While I respectfully disagree with this position, I want to thank Fred for his comments and for taking the issue of Open Access seriously. His comments reflect some of the discussion of the recent Society for Historical Archaeology (SHA) meeting noted in Doug’s Archaeology.


I’m looking forward to further, productive, and collaborative discussion on the topic. Perhaps professional societies can find some productive ways forward on the Open Access issue and do more to seek additional public support to help make Open Access financially (more?) feasible. We’ve long taken it for granted that public support only gets cut. Perhaps it is time to see this issue as a way for our field (and other sciences) to make a stronger case for public support by more directly contributing to the common good of public knowledge.

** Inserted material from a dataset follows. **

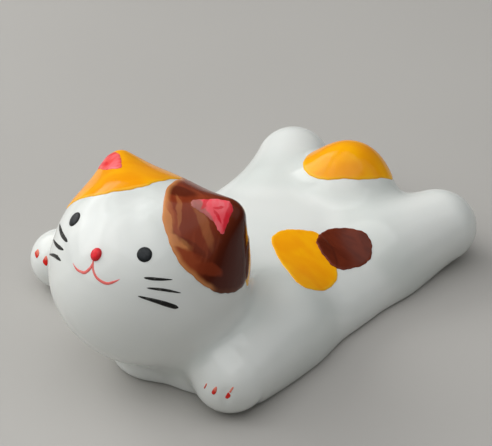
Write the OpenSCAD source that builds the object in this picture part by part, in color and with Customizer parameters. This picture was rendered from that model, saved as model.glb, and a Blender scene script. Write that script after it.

Now that I’m back from lunch, I can digest this further. Fred’s comments reflect his perspective with regard to SAA publications. However, the SAA is but one publisher. Even if its publication costs are relatively low, archaeological discourse takes place across many, many titles, typically managed by expensive commercial publishers. Legally accessing these requires institutional affiliations to get e-Journals, JSTOR and all the rest. Though you may get a few titles with your SAA membership, researchers lacking academic affiliations are still cut-off from the great majority of scholarly discourse. Most of them are stuck with extra-legal workarounds, putting these researchers in dire legal jeopardy. While I can understand Fred’s concern over financing SAA publications (and motivating membership), accepting the dysfunctions and legal dangers of pay-walls and strong intellectual property does not advance the interests of archaeologists or archaeology.